In the introduction, Rachel Evans explains
the general thought process behind her decision to spend a year living
according to the Bible’s decrees about women. She and her husband, Dan, had an
agreement that they “would start a family as soon as [they] became
independently wealthy or [Rachel] turned thirty, whichever happened first”
(Evans XV). Evans celebrated her 29th birthday and began to wonder
if this was her “last year of freedom” (Evans XV). This consideration raised
questions about the nature of womanhood, and women’s role in Christianity, the
home, and relationship. Evans reflected on all of the mixed messages she had
received over her 29 years of life about how to be a biblical woman and concluded
that her evangelical understanding of biblical womanhood did not really include
the entire Bible, but was instead highly selective. Her reflection produced an
interesting set of questions:
“Could an ancient collection of
sacred texts, spanning multiple genres and assembled over thousands of years in
cultures very different form our own, really offer a single cohesive formula
for how to be a woman? And do all the women of Scripture fit into this same
mold? Must I?” (Evans XX)
Out of this set of questions came Evans’ vow to spend one
year pursuing true biblical womanhood, researching every Scriptural passage
relating to women, and attempting to follow as many of the Bible’s guidelines
concerning women as possible. Each month Evans focused on a different biblically
based virtue. Throughout the process, she blogged her experience for the world
to consider.
In the
month of October, the first month of Evans’ year of biblical womanhood,
gentleness is the primary focus. As in every month in the coming year, Evans makes
a scripturally based to-do list concerning the virtue related to that month.

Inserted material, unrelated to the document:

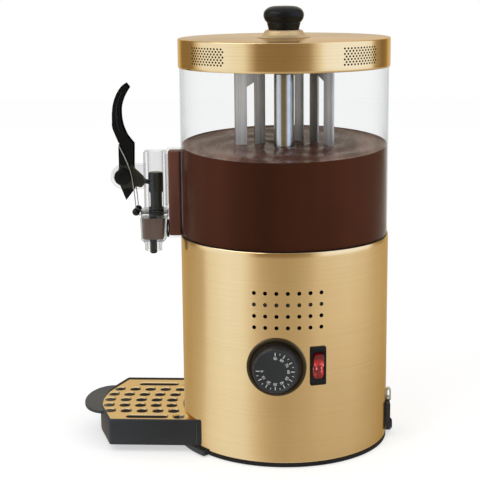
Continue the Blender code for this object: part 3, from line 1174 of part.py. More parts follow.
def lid(frame):
    """Gold lid with its seal, boss, knob and screw."""
    hole = SCREW_RADIUS + GAP
    corner = circle(LID_ROUND, 2, (LID_RADIUS - LID_ROUND, LID_TOP - LID_ROUND), math.radians(90),
                    math.radians(-90), True)
    inner = LID_RADIUS - LID_WALL
    inner_top = LID_TOP - LID_WALL
    profile = [(hole, LID_TOP)] + corner + [(LID_RADIUS, LID_BOTTOM), (inner, LID_BOTTOM),
                                            (inner, inner_top - LID_ROUND),
                                            (inner - LID_ROUND, inner_top), (hole, inner_top)]
    turned("lid_shell", profile, "gold", frame, BODY_STEPS)
    bottom = TANK_TOP + GAP
    outer = inner - GAP
    profile = [(outer, bottom + LID_SEAL_HEIGHT), (outer, bottom), (TANK_INNER, bottom),
               (TANK_INNER, bottom + LID_SEAL_HEIGHT)]
    turned("lid_seal", profile, "rubber", frame, BODY_STEPS)
    profile = [(hole, BOSS_TOP), (BOSS_TOP_RADIUS - BOSS_ROUND, BOSS_TOP),
               (BOSS_TOP_RADIUS, BOSS_TOP - BOSS_ROUND), (BOSS_RADIUS, BOSS_BOTTOM + BOSS_ROUND),
               (BOSS_RADIUS, BOSS_BOTTOM), (hole, BOSS_BOTTOM)]
    turned("lid_boss", profile, "gold", frame, RING_STEPS)
    rise = [(r * LID_KNOB_RADIUS, KNOB_BASE + z * LID_KNOB_HEIGHT) for r, z in LID_KNOB_SHARES]
    depth = KNOB_BASE + SCREW_REACH
    profile = [(0, rise[0][1])] + rise + [(hole, KNOB_BASE), (hole, depth), (0, depth)]
    turned("lid_knob", profile, "black_gloss", frame, RING_STEPS)
    head_top = inner_top - GAP
    head_bottom = head_top - SCREW_HEAD_HEIGHT
    profile = [(0, depth - GAP), (SCREW_RADIUS, depth - GAP), (SCREW_RADIUS, head_top),
               (SCREW_HEAD_RADIUS, head_top), (SCREW_HEAD_RADIUS, head_bottom), (0, head_bottom)]
    turned("knob_screw", profile, "steel", frame, SMALL_STEPS)


def tray_outline(rear_radius=TRAY_REAR_RADIUS):
    """Outline of the tray, counter-clockwise seen from above."""
    spread = math.asin(TRAY_HALF_WIDTH / rear_radius)
    rear = circle(rear_radius, 3 * ARC_STEPS, (0, 0), math.pi + spread, -2 * spread, True)
    front = [(-TRAY_SHOULDER_REACH, TRAY_HALF_WIDTH), (-TRAY_FRONT_REACH, TRAY_FRONT_HALF_WIDTH),
             (-TRAY_NOSE_REACH, 0), (-TRAY_FRONT_REACH, -TRAY_FRONT_HALF_WIDTH),
             (-TRAY_SHOULDER_REACH, -TRAY_HALF_WIDTH)]
    curve = smooth_path(front[1:4], 2)
    return rear + front[:1] + curve + front[4:]


def drip_tray(frame):
    """Black tray with a ledge for its grille and a lip to pull it by."""
    edge = tray_outline()
    tray = outline("drip_tray", [edge], TRAY_BOTTOM, TRAY_TOP, "black_plastic", frame)
    lip_top = TRAY_TOP - LIP_DROP
    base = TRAY_FRONT_REACH - TRAY_WALL
    bow = LIP_REACH - base
    lip = []
    for k in range(2 * ARC_STEPS + 1):
        angle = math.pi * k / (2 * ARC_STEPS)
        lip.append((-base - bow * math.sin(angle) ** 0.8, LIP_HALF_WIDTH * math.cos(angle)))
    inner = TRAY_SHOULDER_REACH + TRAY_WALL
    lip = [(-inner, LIP_HALF_WIDTH)] + lip + [(-inner, -LIP_HALF_WIDTH)]
    join(tray, outline("tray lip", [lip], lip_top - LIP_THICKNESS, lip_top, None, frame))
    open_edge = tray_outline(TRAY_REAR_RADIUS - TRAY_WALL - OVERRUN)
    cut(tray, outline("grille recess", [inset(open_edge, TRAY_WALL)], TRAY_STEP, TRAY_TOP + OVERRUN,
                      None, frame))
    cut(tray, outline("tray sump", [inset(edge, TRAY_WALL + TRAY_LEDGE)], TRAY_BOTTOM + TRAY_WALL,
                      TRAY_STEP + OVERRUN, None, frame))


def drip_grille(frame):
    """Gold grille up to the body: rows of round holes on arcs about it, and two long slots."""
    rim = TRAY_WALL + GAP
    loops = [inset(tray_outline(TRAY_REAR_RADIUS - rim), rim)]
    for row in range(GRILLE_ROWS):
        y = GRILLE_ROW_PITCH * (row - (GRILLE_ROWS - 1) / 2)
        first = math.sqrt(GRILLE_FIRST_ARC ** 2 - y ** 2)
        for column in range(GRILLE_COLUMNS):
            centre = (-first - GRILLE_COLUMN_PITCH * column, y)
            loops.append(circle(GRILLE_HOLE_RADIUS, GRILLE_STEPS, centre))
    y = GRILLE_ROW_PITCH * (GRILLE_ROWS + 1) / 2
    first = math.sqrt(GRILLE_FIRST_ARC ** 2 - y ** 2)
    for side in (-y, y):
        loops.append(circle(GRILLE_HOLE_RADIUS, GRILLE_STEPS, (-first, side)))
        slot = circle(SLOT_RADIUS, HEX_STEPS, (-SLOT_END + SLOT_RADIUS, side), math.radians(90),
                      math.pi, True)
        slot += circle(SLOT_RADIUS, HEX_STEPS, (-SLOT_START - SLOT_RADIUS, side),
                       math.radians(-90), math.pi, True)
        loops.append(slot)
    outline("drip_grille", loops, GRILLE_BOTTOM, GRILLE_TOP, "gold", frame)


def tray_bracket(axis):
    """Black bracket that hugs the foot of the body and carries the tray."""
    inner = BODY_RADIUS + GAP
    outer = inner + BRACKET_WIDTH
    steps = 3 * ARC_STEPS
    arc = circle(outer, steps, (0, 0), math.pi - BRACKET_SPREAD, 2 * BRACKET_SPREAD, True)
    arc += circle(inner, steps, (0, 0), math.pi + BRACKET_SPREAD, -2 * BRACKET_SPREAD, True)
    outline("tray_bracket", [arc], BASE_RIM_BOTTOM, TRAY_BOTTOM - GAP, "black_plastic", axis)


def build():
    """Make every piece of the dispenser."""
    start_scene()
    axis = empty("machine_axis", place=(AXIS_X, AXIS_Y, 0))
    base_plate(axis)
    feet(axis)
    body_shell(axis)
    thermostat(axis)
    thermostat_knob(axis)
    rocker_switch(axis)
    rear_terminal(axis)
    heating_base(axis)
    drive_unit(axis)
    tray_bracket(axis)
    tank_frame = empty("tank_frame", axis)
    tank(tank_frame)
    mixer_axis = empty("mixer_axis", tank_frame)
    mixer(mixer_axis)
    drink(tank_frame, mixer_axis)
    tap_chamber(tank_frame)
    tap_collar(tank_frame)
    tap_guide(tank_frame)
    plunger(tank_frame)
    lever(tank_frame)
    return_spring(tank_frame)
    lid_frame = empty("lid_frame", tank_frame)
    lid(lid_frame)
    tray_frame = empty("tray_frame", axis)
    drip_tray(tray_frame)
    grille_frame = empty("grille_frame", tray_frame)
    drip_grille(grille_frame)
    bpy.context.view_layer.update()


build()
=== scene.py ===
"""Looks of a hot chocolate dispenser, laid out as a Blender add-on and run as a script.

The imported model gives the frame. Round, moulded and liquid pieces are worked out here as
numpy surfaces in the machine's own frame: Z is the body's axis, the tap points to -X and
the control panel looks to -Y. Every length is in metres.
"""

import functools
import math
from operator import add

import bmesh
import bpy
import numpy as np
from bpy.props import FloatProperty, FloatVectorProperty, PointerProperty
from bpy.types import Operator, Panel, PropertyGroup
from mathutils import Matrix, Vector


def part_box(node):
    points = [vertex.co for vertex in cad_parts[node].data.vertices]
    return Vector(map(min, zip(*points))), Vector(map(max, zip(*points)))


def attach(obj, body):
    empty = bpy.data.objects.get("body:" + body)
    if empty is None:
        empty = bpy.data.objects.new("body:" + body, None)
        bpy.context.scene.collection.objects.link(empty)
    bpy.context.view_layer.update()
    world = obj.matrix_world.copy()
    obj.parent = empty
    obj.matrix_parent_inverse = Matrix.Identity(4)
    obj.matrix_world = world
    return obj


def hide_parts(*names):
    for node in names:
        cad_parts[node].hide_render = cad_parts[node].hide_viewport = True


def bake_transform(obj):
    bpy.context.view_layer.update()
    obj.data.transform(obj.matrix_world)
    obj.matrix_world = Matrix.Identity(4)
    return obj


bl_info = {
    "name": "Hot Chocolate Dispenser",
    "version": (1, 0, 0),
    "blender": (4, 5, 0),
    "location": "3D View > Sidebar > Dispenser",
    "description": "Builds the dressed hot chocolate dispenser round its packed model",
    "category": "Object",
}

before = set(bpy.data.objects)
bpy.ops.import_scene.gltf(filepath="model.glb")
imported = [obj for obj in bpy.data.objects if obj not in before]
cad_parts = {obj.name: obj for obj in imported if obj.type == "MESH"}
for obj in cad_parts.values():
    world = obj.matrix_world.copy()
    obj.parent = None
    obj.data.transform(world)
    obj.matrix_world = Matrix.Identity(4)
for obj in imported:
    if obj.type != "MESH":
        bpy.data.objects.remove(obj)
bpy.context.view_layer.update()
RING_LOW, RING_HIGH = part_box("tank_seal")
AXIS = np.array([(RING_LOW.x + RING_HIGH.x) / 2, (RING_LOW.y + RING_HIGH.y) / 2, 0.0])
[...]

October’s gentleness to-do list includes statements such as, “Cultivate a
gentle and quiet spirit, even during football games (1 Peter 3:3-4), Practice
contemplative prayer (Psalm 131), Make a ‘swearing jar’ for behaviors that
mimic the “contentious woman” of Proverbs (Proverbs 21:19; 19:13; 27:15 NKJV),
Do penance on the rooftop for acts of contention (Proverbs 21:9)” (Evans 1).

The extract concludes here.